President-Dr. Benjamin S. Janney.
Vice-President-Dr. Arnold Naudain.

Counsellors-Drs. Uhler, Yardley and Hatfield.
Treasurer-Dr. M. B. Smith.

Secretary-Dr. Remington.

Reporting Secretaries-Drs. Townsend and Bryan.

The association has been judicious in the selection of gentlemen for its officers who are greatly respected in this community, and under such favourable auspices the best results must follow its organization.

RECORD OF MEDICAL SCIENCE.

Observations on the Employment of Compression in Aneurism. By O'BRYEN BELLINGHAM, M. D., F. R. C. S. I., one of the Medical Officers of St. Vincent's Hospital.

Mode in which Nature effects the cure of Aneurism.

When we consider how many writers have devoted their attention almost exclusively to the subject of aneurism, and how much talent has been engaged in illustrating its history, pathology, and treatment, it appears strange that the process which nature herself sets up for its cure should have been so much overlooked hitherto by surgeons; and although this process was daily, I may say, passing under their eyes, that the exact mode in which it was accomplished should have attracted but little attention, and no attempts should have been made to imitate or assist it.

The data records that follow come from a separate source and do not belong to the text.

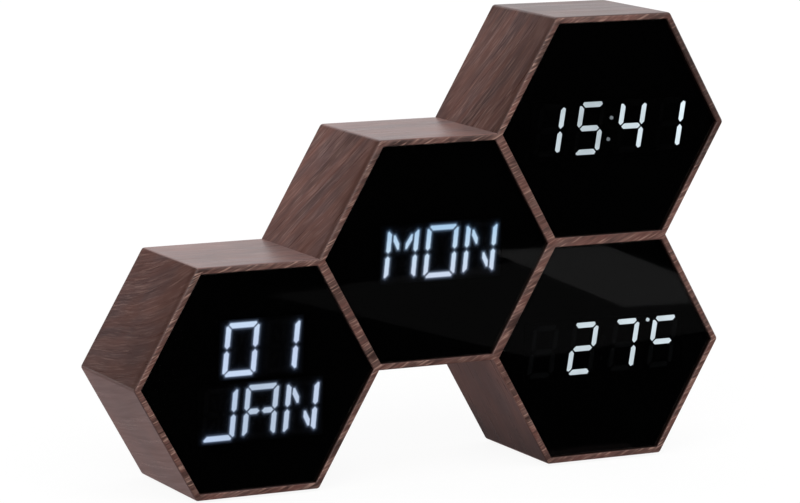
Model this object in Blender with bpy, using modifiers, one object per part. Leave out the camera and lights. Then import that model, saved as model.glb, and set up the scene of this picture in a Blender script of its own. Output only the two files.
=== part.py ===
# Desk clock with four hexagonal display cells in one wooden honeycomb case.
# Metres, +Z up, the displays face -Y. The origin is at the middle of the base, on the table.
# Depths run along +Y from the front of the wooden rim. X and Z run from a cell's centre.

import math

import bmesh
import bpy
from mathutils import Matrix, Vector

# Driving dimensions of the case
CASE_DEPTH = 0.059
SIDE_RIM = 0.0028  # width of the wooden rim round the outside
SHARED_RIM = 0.0040  # width of the wooden rim between two cells
LEDGE = 0.0030  # step in the wall that the lens frame and the cover seat on
EDGE_ROUND = 0.0010  # rounding of the veneered outer edges
EDGE_ROUND_STEPS = 2
RIM_BREAK = 0.0003  # broken inner edge of the front rim
WIRE_HOLE_RADIUS = 0.0040
WIRE_HOLE_DEPTH = 0.0300  # from the front to the axis of the wire holes

# Gaps between pieces, how far cutters and joined shapes run on, and how near points are one
SEAT_GAP = 0.0003
RUNNING_GAP = 0.0003
OVERRUN = 0.0010
ROOT = 0.0005
SAME_POINT = 0.00001

# Foot pads
PAD_WIDTH = 0.044
PAD_DEPTH = 0.044
PAD_THICKNESS = 0.0008
PAD_CORNER = 0.006

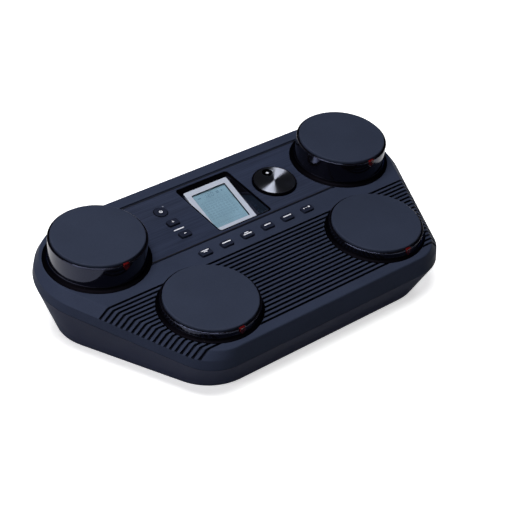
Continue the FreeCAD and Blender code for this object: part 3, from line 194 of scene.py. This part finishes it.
class Shader(Nodes):
    """A material's node tree."""

    def __init__(self, name, **sockets):
        self.material = bpy.data.materials.new(name)
        self.material.use_nodes = True
        super().__init__(self.material.node_tree)
        self.bsdf = self.tree.nodes["Principled BSDF"]
        self.set(**sockets)

    def set(self, **sockets):
        """Sets or links sockets of the main shader, named with _ for each space."""
        for name, value in sockets.items():
            self.feed(self.bsdf.inputs[name.replace("_", " ")], value)

    def place(self, stretch=(1, 1, 1), lean=0.0):
        """The object's own coordinates in metres, turned about X and stretched."""
        source = self.here()
        if lean:
            source = self.add("Mapping", {"Vector": source, "Rotation": (-lean, 0, 0)}).outputs[0]
        return self.add("Mapping", {"Vector": source, "Scale": stretch}).outputs[0]

    def noise(self, size, stretch=(1, 1, 1), detail=2.0, lean=0.0):
        """Soft noise with features about size metres across."""
        where = self.place(stretch, lean)
        return self.add("TexNoise", {"Vector": where, "Scale": 1 / size, "Detail": detail}).outputs[0]

    def specks(self, size, share):
        """Small round specks, 1 inside and 0 outside, on a share of the cells."""
        cells = self.add("TexVoronoi", {"Vector": self.place(), "Scale": 1 / size}, feature="F1")
        near = self.span(cells.outputs["Distance"], SPECK_R + SPECK_EDGE, SPECK_R, 0, 1)
        pick = self.add("SeparateColor", {0: cells.outputs["Color"]}).outputs[0]
        return self.maths("MULTIPLY", near, self.span(pick, share, share * 0.9, 0, 1))

    def soft_edges(self, radius):
        """The surface's direction, turned smoothly across edges within a radius."""
        return self.add("Bevel", {"Radius": radius}, samples=PROBE_RAYS).outputs[0]

    def bump(self, height, depth, edge=0.0):
        """A bump whose full height is depth metres, over edges softened to a radius."""
        node = self.add("Bump", {"Height": height, "Distance": depth, "Strength": 1.0})
        if edge:
            self.feed(node.inputs["Normal"], self.soft_edges(edge))
        self.set(Normal=node.outputs[0])

    def facing(self, place):
        """How squarely the surface faces along a frame's Z axis, 1 at most."""
        return self.measure("DOT_PRODUCT", self.add("NewGeometry").outputs["Normal"], place.col[2].to_3d())

    def deck_height(self):
        """The height above the deck's surface, in metres."""
        up = DECK.col[2].to_3d()
        rise = self.measure("DOT_PRODUCT", self.here(), up)
        return self.maths("SUBTRACT", rise, up.dot(DECK.translation))

    def groove_shade_share(self):
        """The share of painted shade: 1 deep in grooves and on floors sunk below the deck, and 0 in the open."""
        reach = {"Distance": GROOVE_REACH}
        node = self.add("AmbientOcclusion", reach, samples=PROBE_RAYS, only_local=True)
        shut_in = self.span(node.outputs["AO"], GROOVE_SHUT, GROOVE_OPEN, 1, 0)
        level = self.span(self.facing(DECK), LEVEL_FROM, LEVEL_FULL, 0, 1)
        sunk = self.span(self.deck_height(), -SUNK_DEPTH, -SUNK_DEPTH - EDGE_BLEND, 0, 1)
        return self.maths("MAXIMUM", shut_in, self.maths("MULTIPLY", level, sunk))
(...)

In almost every case of aneurism where the disease has subsisted for some time, we find a larger or smaller amount of solid matter deposited in the sac, which is composed of the fibrine of the blood, arranged in regular concentric laminæ.

Examples of the spontaneous cure of aneurism, in which the sac is completely filled with fibrine deposited in regular concentric layers, are not very uncommon.